Das Ganoventrio Pablo Grande (Pablo), Werner Auer (Joey) und Nick Harras (TJ).
Überhaupt gibt es an diesem Abend auch sonst viel zu lachen. Der Unterhaltungswert ist riesig, wie es von einem Sommerspektakel zu Recht erwartet wird. Dazu trägt auch das Ganoventrio TJ (Nick Harras), Joey (Werner Auer) und Pablo (Pablo Grande) bei, das seinen Boss Curtis Jones (richtig böse und bedrohlich Andy Lee Lang, der in der Maske und mit dem Hairstyling von Doris Wiesinger kaum zu erkennen ist) stets bereit und doch etwas zu tollpatschig umschwirrt.
Als eitler Monsignore Hara tritt André Bauer markant in Erscheinung. Es ist ein Vergnügen zu verfolgen, wie er, vom wachsenden Erfolg des Nonnenchors und den damit verbundenen steigenden Einkünften berauscht, in immer prunkvolleren Gewändern auftritt (Kostüme Gitti Hamal & Team) und gänzlich ausflippt, als er davon erfährt, dass selbst der Papst anreisen werde, um die Nonnen zu hören.
Stefan Bleiberschnig ist ein sympathischer Polizist, der linkisch wirkt und Angst vor seiner Dienstwaffe hat, dann aber über sich hinauswächst und den für seine Schulfreundin Delores lebensrettenden Schuss abfeuert.
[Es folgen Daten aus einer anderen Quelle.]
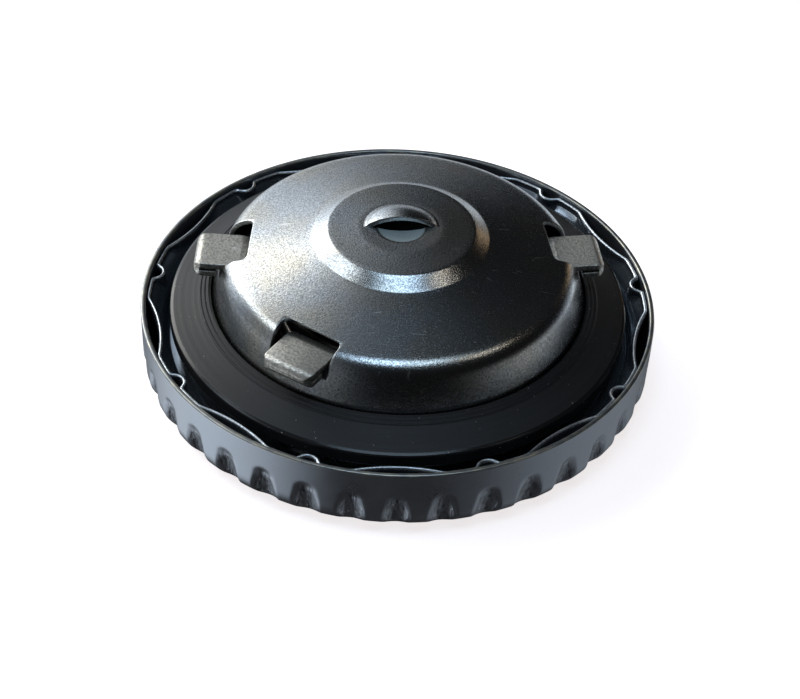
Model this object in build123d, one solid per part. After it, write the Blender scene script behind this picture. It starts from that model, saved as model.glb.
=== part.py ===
from build123d import *
import os
from math import cos, hypot, radians, tan

# Bayonet filler cap of pressed sheet, lying on its outer top with its underside up.
# Millimetres. The origin is the centre of the flat outer top, and +Z points out of the
# open side. Heights that name a level are measured up or down from the lip of the cover.

os.makedirs("parts", exist_ok=True)

# Outer cover: a pressed cup with grip dents in the lower half of its skirt
OUTER_DIAMETER = 83.0
COVER_HEIGHT = 12.8
COVER_SHEET = 0.8
COVER_CORNER = 5.0
SKIRT_TAPER = 0.5
LIP_ROUND = 0.3
GRIP_COUNT = 36
GRIP_PHASE = 1.8
GRIP_TOOL = 2.4
GRIP_DEPTH = 0.6
GRIP_DROP = 6.2
GRIP_SLANT = 18.0

# Liner: the glossy inner shell, pressed inward at its rim by long and short dents
LINER_SHEET = 0.6
RIM_CLEARANCE = 0.15
RIM_SETBACK = 0.6
RIM_HEIGHT = 0.9
WAIST_STEP = 2.05
WAIST_DROP = 3.7
SHELF_STEP = 0.5
SHELF_DROP = 5.8
WELL_STEP = 2.2
WELL_FLARE = 0.9
LINER_PAD_RADIUS = 14.6
LINER_PAD_RISE = 1.5
LINER_ROUNDS = [0.6, 0.8, 1.2, 1.4, 1.0, 1.2, 0.9]
DENT_COUNT = 9
DENT_PHASE = 31.8
LONG_DENT_ANGLE = 12.0
LONG_DENT_REACH = 1.6
SHORT_DENT_ANGLE = 3.0
SHORT_DENT_REACH = 1.4
BREATHER_HOLES = 6
BREATHER_PHASE = 30.0
BREATHER_DROP = 2.4
BREATHER_HOLE_RADIUS = 1.25

# Cup: plated sheet with a coned face, a bevelled boss and a conical brim
CUP_SHEET = 0.8
BOSS_LEVEL = 15.4
BOSS_FLAT = 6.6
BOSS_CROWN = 0.35
BOSS_RADIUS = 11.75
BOSS_FOOT_RADIUS = 14.1
BOSS_FOOT_LEVEL = 13.45
SHOULDER_LEVEL = 9.6
WALL_LEAN = 2.5
FOOT_LEVEL = 0.2
BRIM_SETBACK = 1.0
BRIM_SLOPE = 24.4
CUP_ROUNDS = [15.0, 1.5, 2.0, 3.5, 0.8]

# Louvre lanced in the boss: a raised half dome behind a sunk half dish
LOUVRE_RADIUS = 6.0
LOUVRE_RISE = 2.0
DISH_RADIUS = 4.3
DISH_SINK = 1.2
LOUVRE_TURN = 4.0

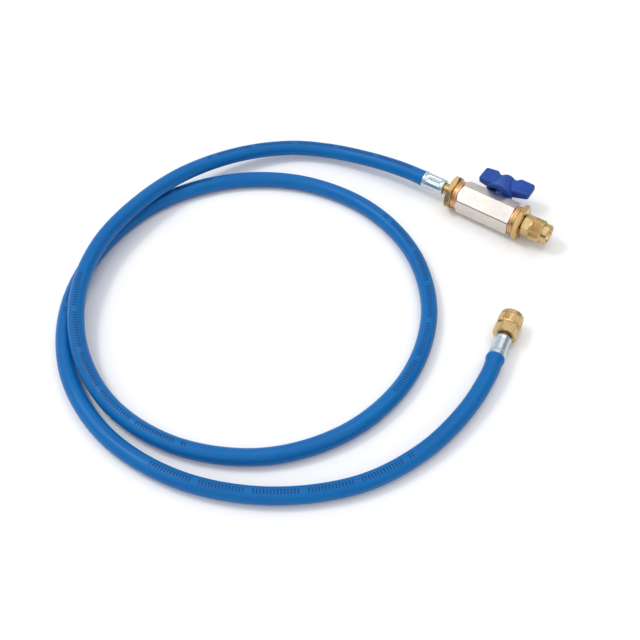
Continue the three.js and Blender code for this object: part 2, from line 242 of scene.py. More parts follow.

In der von Cherie und Bill Steinkellner verfassten Geschichte, mit Musik von Alan Menken, erfahren viele Menschen eine entscheidende Wende in ihrem Leben. Die Person, die mit ihrer spontanen, unbekümmerten Art bisherige Gewohnheiten in Frage stellt, die Ordnung durcheinander bringt und dadurch eine Änderung und Weiterentwicklung ermöglicht, ist die auf alle Konventionen pfeifende Nachtklubsängerin Deloris Van Cartier. Stella Jones singt, tanzt und spielt, dass es eine Freude ist: Der strahlende Mittelpunkt eines insgesamt sehr gelungenen Abends. Begeisterter Applaus für sie und das ganze Ensemble, vor allem auch für das exzellente Orchester unter der kundigen Leitung von Gregor Sommer.